# Happy Halloween!!!!!



## Steamnutt (Apr 12, 2008)

The train crew on the Haunted Valley RR would like to wish everyone a Happy Halloween....











































Have a hauntingly good time!


----------



## Pete Thornton (Jan 2, 2008)

Nice!


----------



## Torby (Jan 2, 2008)

Eek! I'm a shakin' in mah boots! ('cept I'm not wearing any).


----------



## rkapuaala (Jan 3, 2008)

I think the engine crew needs a good meal.


----------



## Richard Weatherby (Jan 3, 2008)

It is better than last year!! It is even outside!!! WOW, I love it.
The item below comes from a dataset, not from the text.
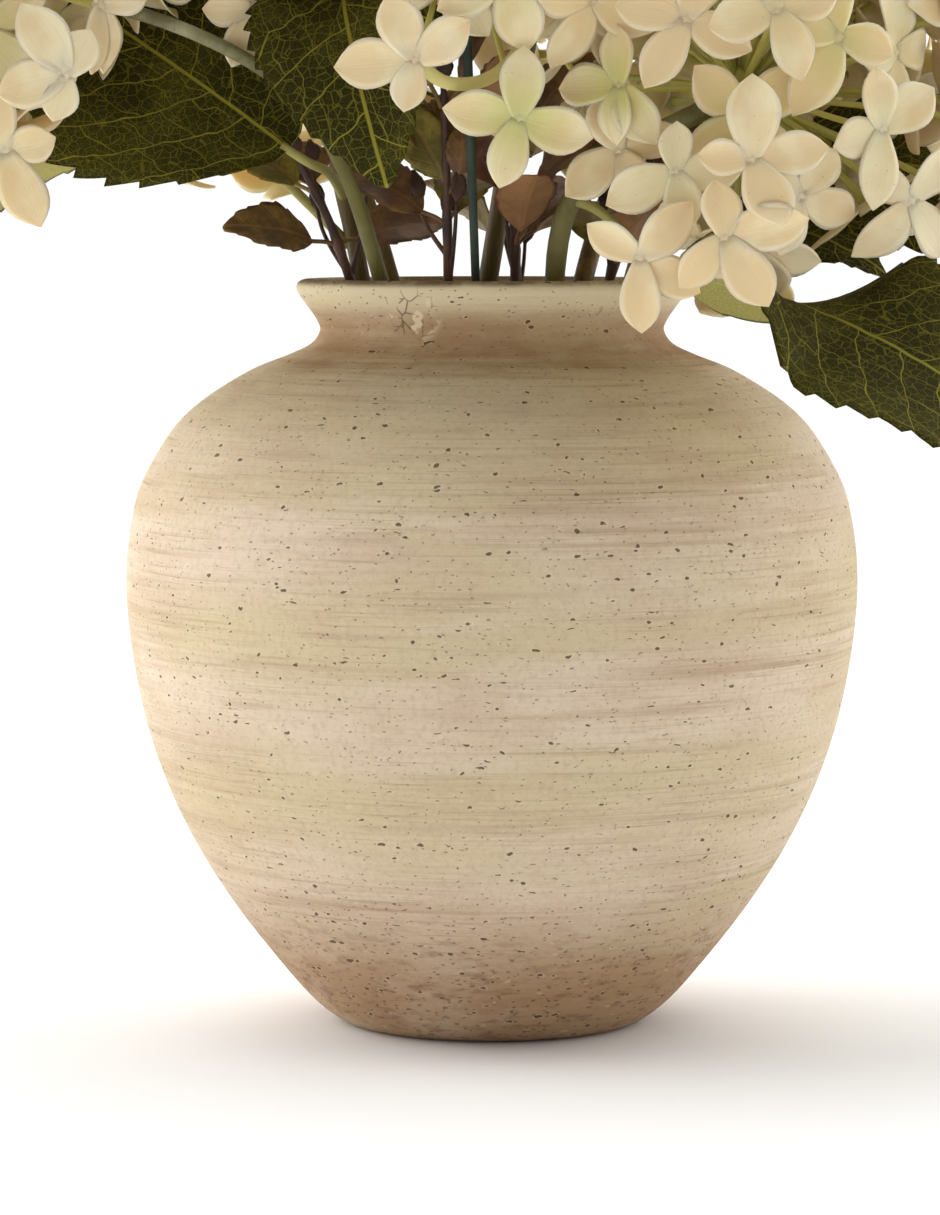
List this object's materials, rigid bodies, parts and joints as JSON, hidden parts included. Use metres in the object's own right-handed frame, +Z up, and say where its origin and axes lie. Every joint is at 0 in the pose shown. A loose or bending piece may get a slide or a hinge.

I love the web fencing on your flat. Spooktacular!!!


----------



## Steve Stockham (Jan 2, 2008)

Happy Halloween right back at ya! The whole train looks great! Well, tonight will be the fourth year that we run the Halloween Train. This year we are actually running _two_ Halloween Trains so I get to have more fun while passing out candy to the kiddies!


----------



## Steamnutt (Apr 12, 2008)

Thanks to everyone for the comments. 
The management works their crew right to the bones........ 

Steve, I'd love to see pics of yours. I also have a second engine that will be decorated and painted for next years holiday. 

Dick, if you'd like to have us up for some photos ops on the MD Central, just let me know! 


Hope everyone had a Hauntingly Happy Halloween


----------